* START *
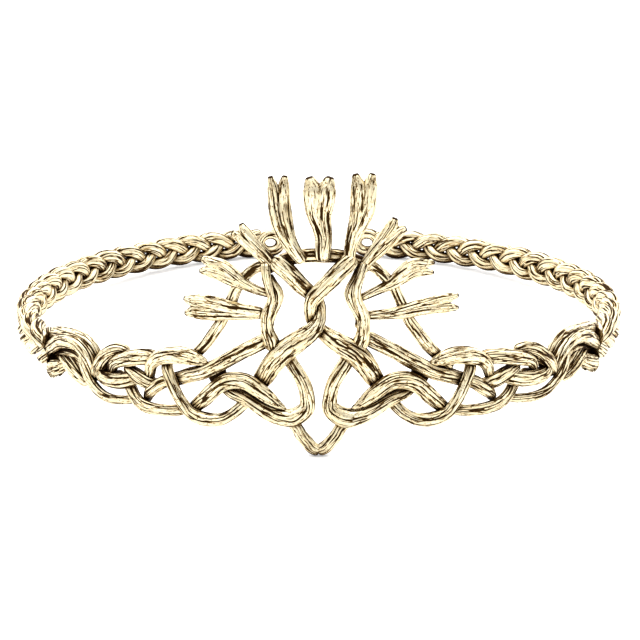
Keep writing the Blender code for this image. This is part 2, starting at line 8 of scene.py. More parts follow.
import bpy
import numpy as np
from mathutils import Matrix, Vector


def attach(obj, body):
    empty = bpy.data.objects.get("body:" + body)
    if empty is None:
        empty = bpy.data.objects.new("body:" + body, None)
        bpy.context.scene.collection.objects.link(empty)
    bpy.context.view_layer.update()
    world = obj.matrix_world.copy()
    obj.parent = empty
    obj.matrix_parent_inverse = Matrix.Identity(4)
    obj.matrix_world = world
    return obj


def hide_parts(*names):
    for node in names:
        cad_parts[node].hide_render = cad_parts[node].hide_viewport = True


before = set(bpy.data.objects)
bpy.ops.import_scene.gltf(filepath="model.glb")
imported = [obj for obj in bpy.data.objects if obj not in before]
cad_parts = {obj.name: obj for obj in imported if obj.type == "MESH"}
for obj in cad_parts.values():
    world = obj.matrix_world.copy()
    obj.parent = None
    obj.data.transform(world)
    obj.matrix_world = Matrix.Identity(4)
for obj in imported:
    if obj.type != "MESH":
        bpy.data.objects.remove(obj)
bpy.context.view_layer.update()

# The ring, as the solids have it
RING_RADIUS = 0.088
RING_CENTRE = (0.00003, 0.00095, 0.01043)   # middle of the ring, as it rests
RING_TILT = math.radians(3.41)              # up at the front, on the tip and both eyes
PANEL_LEFT_ARC = 0.0830
PANEL_RIGHT_ARC = 0.0888
SEAM_GAP = 0.0003
BACK_GAP = 0.0250

# The panel and the bands, as the solids have them
MOTIF_RISE = 0.035
PANEL_TWIG = 0.0040
PANEL_LAYER = 0.00125
BAND_TWIG = 0.0041
BAND_HEIGHT = 0.0108
BAND_LAYER = 0.00130
PLAIT_PITCH = 0.028
PLAIT_TWIGS = 3
EYE_WIRE = 0.0040
EYE_LENGTH = 0.0120
EYE_OVERLAP = 0.0026
FLATNESS = 0.85

# Mesh of the twigs
TWIG_STEP = 0.00055
TWIG_SIDES = 90
BAND_STEP = 0.00060
BAND_SIDES = 44
CURVE_POINTS = 24          # between two rows of a table, before they are spaced evenly
PLAIT_POINTS = 600
EYE_POINTS = 60

# Bark grooves
GROOVE_DEPTH = 0.16        # share of the twig's radius
BAND_GROOVE_DEPTH = 0.08
GROOVE_COUNT = 17          # round a twig of the panel's full girth
LEAST_GROOVES = 7
GROOVE_SWELL = 1.05        # ridges over the solids' radius, for what the grooves take off
GROOVE_JITTER = 0.3        # of a groove's place round the twig, as a share of the spacing
GROOVE_FILL = 0.80         # mean depth, as a share of the deepest
GROOVE_WIDTH = 1.6         # mean width, in radians over the number of grooves

# What varies along a twig: by how much, and over what length
GROOVE_SWINGS = ((0.35, 0.011), (0.10, 0.0032), (0.035, 0.0010))   # radians round the twig
GROOVE_FADE = (0.80, 0.0055)       # depth, so that a groove comes and goes
GROOVE_NICKS = (0.25, 0.0012)      # depth, in short nicks
GROOVE_SPREAD = (0.5, 0.004)       # width, in radians over the number of grooves
KNOTS = (0.05, 0.007)              # share of the girth
LUMPS = (0.03, 0.003)              # the same on one side of the twig

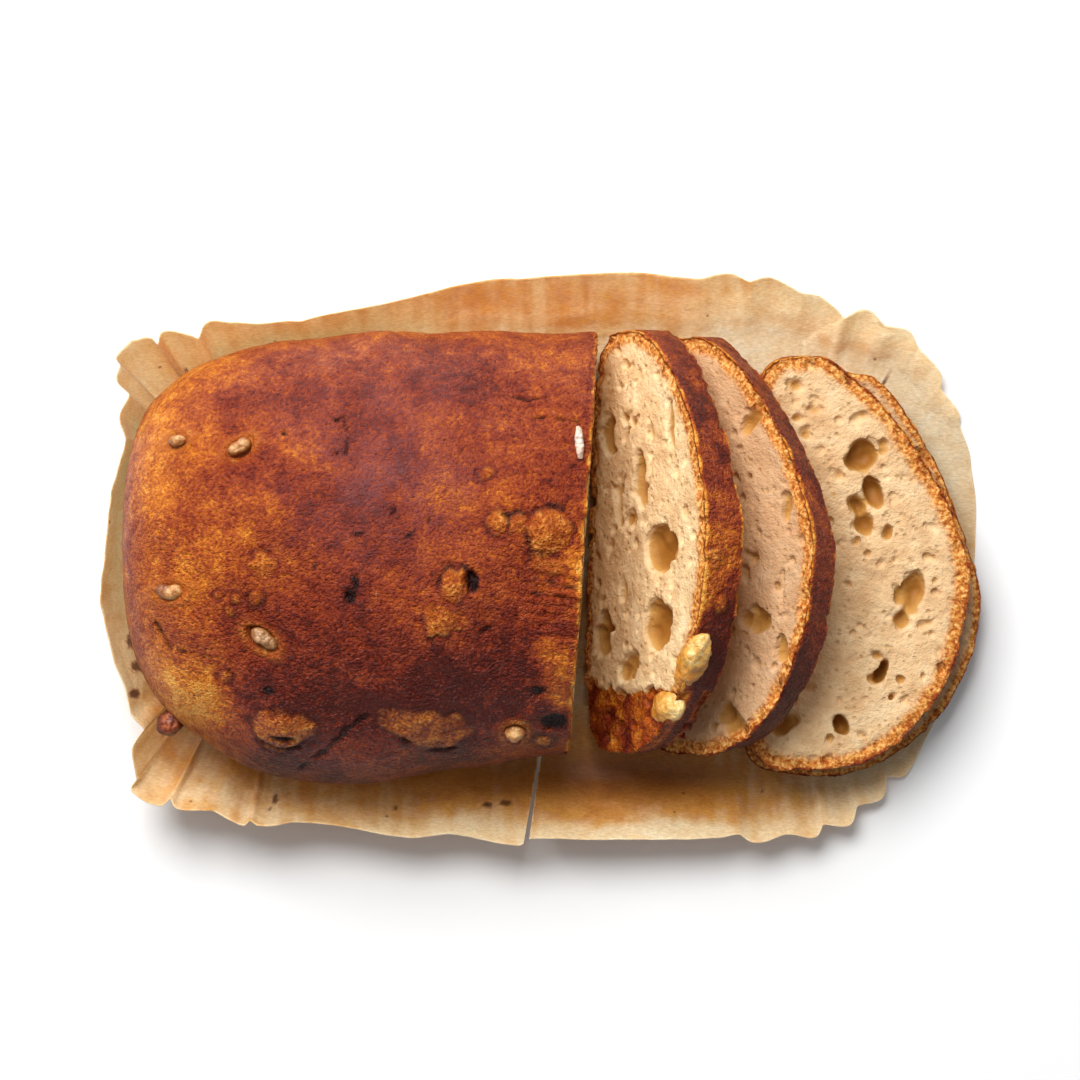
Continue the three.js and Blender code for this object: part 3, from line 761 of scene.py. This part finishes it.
# %% The material of crust and crumb
def baked_dough():
    mix = Recipe("baked_dough", IOR=1.3, Subsurface_Weight=0.12, Subsurface_Scale=2.5 * MM)
    mix.shader.inputs["Subsurface Radius"].default_value = (1, 0.6, 0.35)
    where = mix.read("dough", "Vector")
    depth, hollow, tone = mix.read("depth"), mix.read("hollow"), mix.read("tone")
    amber, char, crumb_shade = mix.read("amber"), mix.read("char"), mix.read("crumb_shade")

    # Crust
    blotches = mix.noise(where, 13 * MM, 5, 0.68, warp=0.6)
    mottle = mix.noise(where, 3.4 * MM, 3, 0.7, warp=0.3)
    grain = mix.noise(where, 0.9 * MM, 2, 0.65)
    baked = tone + (blotches - 0.5) * 0.9 + (mottle - 0.5) * 0.8 + (grain - 0.5) * 1.0
    crust = mix.ramp(
        baked,
        (0.0, rgb(232, 160, 66)), (0.18, rgb(210, 122, 28)), (0.34, rgb(184, 94, 22)),
        (0.5, rgb(158, 68, 18)), (0.66, rgb(138, 50, 16)), (0.82, rgb(112, 31, 7)), (1.0, rgb(78, 16, 3)),
    )
    streaks = mix.noise(mix.stretch(where, (0.7, 1.2, 1)), 5 * MM, 4, 0.66, warp=0.4)
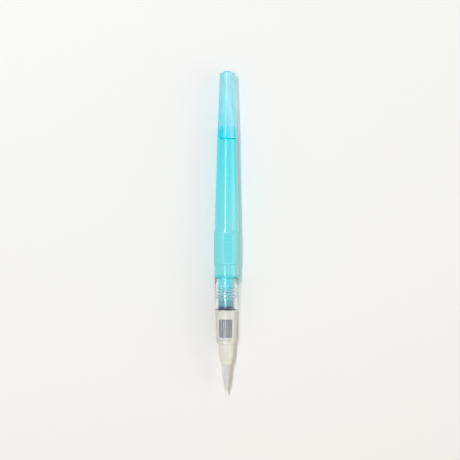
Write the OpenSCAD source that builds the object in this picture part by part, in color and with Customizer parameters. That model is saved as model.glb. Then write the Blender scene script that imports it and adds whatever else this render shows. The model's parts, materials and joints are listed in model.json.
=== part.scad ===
// Water brush pen, lying on the flat of its grip band, with its cap pushed on the tail.
// Every piece is drawn along Z from the bristle point (station 0) and laid down along Y at the end.

/* [Brush] */
// Length of bristle that shows in front of the nose
bristle_out = 16.9; // [14:0.1:20]
// Widest radius of the bristle tuft
tuft_r = 2.34; // [2.1:0.01:2.4]
// Length of the ferrule's nose
nose_len = 2.6; // [2:0.05:4]
// Radius of the ferrule's nose at the bristles
nose_tip_r = 2.85; // [2.7:0.01:3.0]
// Radius of the ferrule's nose at the holder
nose_base_r = 3.4; // [3.1:0.01:3.45]

/* [Front section] */
// Length of holder that shows in front of the clear shell
holder_out = 9.05; // [8:0.05:10]
// Radius of the holder, which the cap also fits
holder_r = 4.25; // [4.2:0.01:4.35]
// Length of the clear shell
shell_len = 36.8; // [34:0.1:40]
// Radius of the clear shell at its front edge
shell_front_r = 5.55; // [5.3:0.01:5.8]
// Radius of the clear shell at the tank
shell_rear_r = 6.48; // [6.3:0.01:6.6]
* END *
Stated task: Both the line with "obj.matrix_world = Matrix.Identity(4)" and the line with "EYE_POINTS = 60" belong in the extract, along with every line between them; set down those lines exactly and only.

Exercise output:
    obj.matrix_world = Matrix.Identity(4)
for obj in imported:
    if obj.type != "MESH":
        bpy.data.objects.remove(obj)
bpy.context.view_layer.update()

# The ring, as the solids have it
RING_RADIUS = 0.088
RING_CENTRE = (0.00003, 0.00095, 0.01043)   # middle of the ring, as it rests
RING_TILT = math.radians(3.41)              # up at the front, on the tip and both eyes
PANEL_LEFT_ARC = 0.0830
PANEL_RIGHT_ARC = 0.0888
SEAM_GAP = 0.0003
BACK_GAP = 0.0250

# The panel and the bands, as the solids have them
MOTIF_RISE = 0.035
PANEL_TWIG = 0.0040
PANEL_LAYER = 0.00125
BAND_TWIG = 0.0041
BAND_HEIGHT = 0.0108
BAND_LAYER = 0.00130
PLAIT_PITCH = 0.028
PLAIT_TWIGS = 3
EYE_WIRE = 0.0040
EYE_LENGTH = 0.0120
EYE_OVERLAP = 0.0026
FLATNESS = 0.85

# Mesh of the twigs
TWIG_STEP = 0.00055
TWIG_SIDES = 90
BAND_STEP = 0.00060
BAND_SIDES = 44
CURVE_POINTS = 24          # between two rows of a table, before they are spaced evenly
PLAIT_POINTS = 600
EYE_POINTS = 60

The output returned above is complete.